I love Linguistics precisely because it keeps to the basics, which contemporay Western societies understandably forget, easily, from having many options and wonderful technology, a fine curiosity, a pioneering spirit, and relative openess. But much of our best writing ends being read (silently --time is money) mainly by our academic friends.
Slam Poetry, however unsophisticated it appears as popular, is putting poetry back into SPOKEN FORM. And itʻs the young people of a new generation thatʻs teaching us thatʻs where we first lived in our hearts and minds, ears, feelings, and thoughts. Itʻs distinguishedly primitive.
Somewhat as Picasso loved African art, despite the great achievement of French art in his time.

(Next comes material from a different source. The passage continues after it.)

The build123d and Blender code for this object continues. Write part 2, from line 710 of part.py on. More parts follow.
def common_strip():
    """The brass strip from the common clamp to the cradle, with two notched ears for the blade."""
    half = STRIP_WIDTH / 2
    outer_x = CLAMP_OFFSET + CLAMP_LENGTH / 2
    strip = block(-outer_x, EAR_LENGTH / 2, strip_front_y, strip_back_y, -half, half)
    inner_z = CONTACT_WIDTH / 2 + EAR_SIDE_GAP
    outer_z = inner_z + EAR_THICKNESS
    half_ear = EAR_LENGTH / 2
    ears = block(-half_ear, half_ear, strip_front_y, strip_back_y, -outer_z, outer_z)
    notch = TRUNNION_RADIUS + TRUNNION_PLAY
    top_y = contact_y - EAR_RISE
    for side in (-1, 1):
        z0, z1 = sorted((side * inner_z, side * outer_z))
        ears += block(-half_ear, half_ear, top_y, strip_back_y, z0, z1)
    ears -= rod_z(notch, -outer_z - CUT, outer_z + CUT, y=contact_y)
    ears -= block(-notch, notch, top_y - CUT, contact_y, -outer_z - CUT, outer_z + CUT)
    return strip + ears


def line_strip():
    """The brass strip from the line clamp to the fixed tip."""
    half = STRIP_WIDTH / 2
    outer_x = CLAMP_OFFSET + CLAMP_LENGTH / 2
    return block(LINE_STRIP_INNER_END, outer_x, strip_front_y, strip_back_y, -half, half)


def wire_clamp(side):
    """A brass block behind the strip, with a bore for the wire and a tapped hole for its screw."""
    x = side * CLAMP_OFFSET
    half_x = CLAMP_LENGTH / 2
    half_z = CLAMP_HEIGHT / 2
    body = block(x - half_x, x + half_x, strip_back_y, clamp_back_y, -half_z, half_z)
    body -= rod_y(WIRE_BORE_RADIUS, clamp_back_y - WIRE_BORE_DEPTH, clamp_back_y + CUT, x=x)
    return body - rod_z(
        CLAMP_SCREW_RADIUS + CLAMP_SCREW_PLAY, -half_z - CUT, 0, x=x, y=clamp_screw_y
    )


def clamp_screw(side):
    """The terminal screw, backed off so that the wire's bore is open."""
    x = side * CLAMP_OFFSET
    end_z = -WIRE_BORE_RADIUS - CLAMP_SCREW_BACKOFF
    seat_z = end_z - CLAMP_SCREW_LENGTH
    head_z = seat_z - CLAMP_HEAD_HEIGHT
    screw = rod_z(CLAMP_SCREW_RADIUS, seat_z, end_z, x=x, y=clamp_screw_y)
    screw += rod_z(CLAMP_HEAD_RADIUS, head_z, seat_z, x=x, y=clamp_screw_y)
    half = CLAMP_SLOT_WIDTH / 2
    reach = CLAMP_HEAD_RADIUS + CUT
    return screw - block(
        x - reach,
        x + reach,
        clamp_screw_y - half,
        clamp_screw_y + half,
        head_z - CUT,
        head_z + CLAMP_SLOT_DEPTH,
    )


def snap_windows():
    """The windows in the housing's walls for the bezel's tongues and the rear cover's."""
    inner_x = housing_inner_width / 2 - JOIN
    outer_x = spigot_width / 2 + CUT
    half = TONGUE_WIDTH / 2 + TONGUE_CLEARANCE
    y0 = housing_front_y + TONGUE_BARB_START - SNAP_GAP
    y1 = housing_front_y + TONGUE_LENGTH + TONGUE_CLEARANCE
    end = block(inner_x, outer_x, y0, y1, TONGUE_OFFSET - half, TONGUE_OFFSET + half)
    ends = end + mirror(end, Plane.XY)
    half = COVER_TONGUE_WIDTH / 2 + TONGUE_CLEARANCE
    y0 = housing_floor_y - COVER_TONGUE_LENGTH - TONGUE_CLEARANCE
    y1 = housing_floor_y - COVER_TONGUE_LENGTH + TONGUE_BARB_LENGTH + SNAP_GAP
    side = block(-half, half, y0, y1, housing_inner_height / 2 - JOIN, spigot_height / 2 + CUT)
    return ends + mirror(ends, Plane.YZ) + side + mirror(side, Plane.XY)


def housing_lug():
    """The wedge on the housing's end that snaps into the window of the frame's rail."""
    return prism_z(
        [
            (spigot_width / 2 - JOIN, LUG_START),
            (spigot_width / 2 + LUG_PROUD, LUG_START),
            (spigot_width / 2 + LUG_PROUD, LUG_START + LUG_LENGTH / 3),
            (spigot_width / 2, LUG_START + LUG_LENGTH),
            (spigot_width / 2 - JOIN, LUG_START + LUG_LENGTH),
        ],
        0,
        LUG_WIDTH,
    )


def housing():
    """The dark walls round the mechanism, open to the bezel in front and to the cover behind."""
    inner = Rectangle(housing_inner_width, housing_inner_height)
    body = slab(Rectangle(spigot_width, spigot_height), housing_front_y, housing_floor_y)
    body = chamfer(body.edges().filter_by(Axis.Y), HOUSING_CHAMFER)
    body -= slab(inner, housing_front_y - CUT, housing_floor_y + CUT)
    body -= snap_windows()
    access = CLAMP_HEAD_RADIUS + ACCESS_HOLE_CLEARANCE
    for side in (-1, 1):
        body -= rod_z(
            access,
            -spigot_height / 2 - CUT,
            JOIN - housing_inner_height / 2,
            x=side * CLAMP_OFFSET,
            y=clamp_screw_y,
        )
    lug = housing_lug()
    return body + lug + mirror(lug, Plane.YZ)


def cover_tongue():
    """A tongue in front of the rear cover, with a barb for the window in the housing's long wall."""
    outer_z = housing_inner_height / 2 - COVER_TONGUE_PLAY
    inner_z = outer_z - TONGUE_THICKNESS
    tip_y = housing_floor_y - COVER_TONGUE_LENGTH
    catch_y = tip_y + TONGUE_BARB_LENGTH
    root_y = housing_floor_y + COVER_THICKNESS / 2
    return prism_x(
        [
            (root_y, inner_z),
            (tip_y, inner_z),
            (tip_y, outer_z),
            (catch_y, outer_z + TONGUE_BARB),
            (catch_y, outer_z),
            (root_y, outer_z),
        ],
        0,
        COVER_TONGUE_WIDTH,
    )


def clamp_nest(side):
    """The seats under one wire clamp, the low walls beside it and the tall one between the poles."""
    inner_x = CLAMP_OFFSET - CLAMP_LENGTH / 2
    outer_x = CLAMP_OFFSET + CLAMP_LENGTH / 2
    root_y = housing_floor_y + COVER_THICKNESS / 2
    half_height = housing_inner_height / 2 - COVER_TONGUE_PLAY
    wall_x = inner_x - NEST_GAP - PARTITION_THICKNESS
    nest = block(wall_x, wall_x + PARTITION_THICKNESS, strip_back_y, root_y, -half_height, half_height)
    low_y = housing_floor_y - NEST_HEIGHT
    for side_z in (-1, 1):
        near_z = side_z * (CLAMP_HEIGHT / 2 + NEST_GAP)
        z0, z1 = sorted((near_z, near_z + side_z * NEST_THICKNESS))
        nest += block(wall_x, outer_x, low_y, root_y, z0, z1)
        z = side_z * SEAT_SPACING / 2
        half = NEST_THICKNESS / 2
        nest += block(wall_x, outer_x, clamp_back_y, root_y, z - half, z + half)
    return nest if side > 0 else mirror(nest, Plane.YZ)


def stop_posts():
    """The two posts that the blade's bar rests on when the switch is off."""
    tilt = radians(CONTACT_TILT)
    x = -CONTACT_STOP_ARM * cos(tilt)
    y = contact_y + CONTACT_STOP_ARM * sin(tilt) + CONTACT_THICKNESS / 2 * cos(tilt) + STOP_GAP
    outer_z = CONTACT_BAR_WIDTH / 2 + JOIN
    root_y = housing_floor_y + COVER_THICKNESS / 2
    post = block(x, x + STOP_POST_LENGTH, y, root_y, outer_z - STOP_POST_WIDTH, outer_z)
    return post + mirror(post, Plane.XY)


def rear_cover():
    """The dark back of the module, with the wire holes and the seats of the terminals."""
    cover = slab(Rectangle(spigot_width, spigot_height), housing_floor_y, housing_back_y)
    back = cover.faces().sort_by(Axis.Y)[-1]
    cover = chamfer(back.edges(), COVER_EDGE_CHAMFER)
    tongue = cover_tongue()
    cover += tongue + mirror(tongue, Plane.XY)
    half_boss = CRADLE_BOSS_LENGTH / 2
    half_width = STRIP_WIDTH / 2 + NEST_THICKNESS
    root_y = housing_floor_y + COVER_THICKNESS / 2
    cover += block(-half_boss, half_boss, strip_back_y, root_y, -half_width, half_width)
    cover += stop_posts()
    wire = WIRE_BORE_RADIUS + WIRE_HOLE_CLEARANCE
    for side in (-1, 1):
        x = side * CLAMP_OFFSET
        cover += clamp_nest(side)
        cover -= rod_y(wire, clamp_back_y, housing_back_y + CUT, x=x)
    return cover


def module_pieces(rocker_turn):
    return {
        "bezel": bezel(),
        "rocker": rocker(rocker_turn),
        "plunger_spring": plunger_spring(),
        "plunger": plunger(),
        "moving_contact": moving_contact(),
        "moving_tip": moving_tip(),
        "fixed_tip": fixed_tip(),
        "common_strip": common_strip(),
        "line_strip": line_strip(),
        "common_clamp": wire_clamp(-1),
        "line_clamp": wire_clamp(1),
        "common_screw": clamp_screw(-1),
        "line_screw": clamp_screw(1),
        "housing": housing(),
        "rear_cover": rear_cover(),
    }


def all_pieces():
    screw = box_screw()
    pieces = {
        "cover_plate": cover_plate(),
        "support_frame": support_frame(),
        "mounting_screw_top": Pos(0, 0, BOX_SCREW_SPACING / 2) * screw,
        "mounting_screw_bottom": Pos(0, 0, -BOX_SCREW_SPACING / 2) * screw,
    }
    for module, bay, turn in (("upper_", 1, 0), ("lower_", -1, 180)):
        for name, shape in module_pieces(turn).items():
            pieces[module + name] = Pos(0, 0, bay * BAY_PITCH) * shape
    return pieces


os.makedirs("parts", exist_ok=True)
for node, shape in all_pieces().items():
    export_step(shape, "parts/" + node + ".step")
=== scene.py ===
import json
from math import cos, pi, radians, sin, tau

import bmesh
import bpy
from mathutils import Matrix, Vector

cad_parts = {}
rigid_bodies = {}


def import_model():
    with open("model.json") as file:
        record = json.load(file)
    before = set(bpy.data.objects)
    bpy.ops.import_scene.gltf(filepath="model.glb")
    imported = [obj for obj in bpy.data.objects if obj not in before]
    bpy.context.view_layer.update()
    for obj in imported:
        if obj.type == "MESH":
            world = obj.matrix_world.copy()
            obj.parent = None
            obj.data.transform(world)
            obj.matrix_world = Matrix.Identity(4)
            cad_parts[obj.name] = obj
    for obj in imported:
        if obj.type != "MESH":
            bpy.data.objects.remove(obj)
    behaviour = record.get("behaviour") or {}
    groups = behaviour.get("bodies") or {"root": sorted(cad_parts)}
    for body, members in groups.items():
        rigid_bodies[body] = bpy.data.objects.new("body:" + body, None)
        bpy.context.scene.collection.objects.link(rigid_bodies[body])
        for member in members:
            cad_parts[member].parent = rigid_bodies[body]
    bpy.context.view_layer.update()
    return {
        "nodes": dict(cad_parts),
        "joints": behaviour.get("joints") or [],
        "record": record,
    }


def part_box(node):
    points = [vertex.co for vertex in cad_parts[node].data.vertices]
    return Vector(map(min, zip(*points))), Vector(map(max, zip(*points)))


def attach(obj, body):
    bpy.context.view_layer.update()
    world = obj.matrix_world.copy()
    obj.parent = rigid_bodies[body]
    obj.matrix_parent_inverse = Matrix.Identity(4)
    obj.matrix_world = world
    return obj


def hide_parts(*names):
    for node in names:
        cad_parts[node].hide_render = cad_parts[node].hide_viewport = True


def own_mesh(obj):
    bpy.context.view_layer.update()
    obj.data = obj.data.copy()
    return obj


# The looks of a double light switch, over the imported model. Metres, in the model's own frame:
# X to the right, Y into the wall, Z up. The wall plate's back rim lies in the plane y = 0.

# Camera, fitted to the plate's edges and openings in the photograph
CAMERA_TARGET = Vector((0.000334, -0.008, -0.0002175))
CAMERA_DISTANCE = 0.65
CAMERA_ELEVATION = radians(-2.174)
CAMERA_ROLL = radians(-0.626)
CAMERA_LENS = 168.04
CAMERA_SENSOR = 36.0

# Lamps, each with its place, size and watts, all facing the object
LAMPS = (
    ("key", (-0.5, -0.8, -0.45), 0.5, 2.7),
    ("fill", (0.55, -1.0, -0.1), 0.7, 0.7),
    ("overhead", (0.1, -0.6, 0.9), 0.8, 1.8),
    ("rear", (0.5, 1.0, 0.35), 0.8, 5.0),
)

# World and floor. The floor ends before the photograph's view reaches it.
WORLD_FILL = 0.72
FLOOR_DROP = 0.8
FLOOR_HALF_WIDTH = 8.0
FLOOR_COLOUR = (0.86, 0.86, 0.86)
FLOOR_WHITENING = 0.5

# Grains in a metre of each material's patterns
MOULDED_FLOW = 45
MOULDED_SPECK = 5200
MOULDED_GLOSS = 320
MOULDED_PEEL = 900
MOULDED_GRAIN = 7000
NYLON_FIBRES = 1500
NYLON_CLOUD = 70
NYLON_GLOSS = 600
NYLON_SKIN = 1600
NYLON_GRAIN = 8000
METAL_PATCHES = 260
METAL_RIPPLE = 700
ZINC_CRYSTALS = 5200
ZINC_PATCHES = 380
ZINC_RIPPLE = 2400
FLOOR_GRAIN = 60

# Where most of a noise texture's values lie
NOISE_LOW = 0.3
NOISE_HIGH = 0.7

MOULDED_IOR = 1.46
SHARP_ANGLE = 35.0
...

I think my experience with Zweig is still too limited to dive into the criticism morass.
When I think of novels that that wade into a partially imaginary Austro-Hungarian region of yesteryear it is always Gyula Krudy who floats to the top for me. I can never really remember the plot, of Sunflower (I think it was more experiential rather than plot driven) but I have a strong visceral memory of what it felt like to read it.
A further recommendation (from NYRB): Dezső Kosztolányi's very fine Skylark.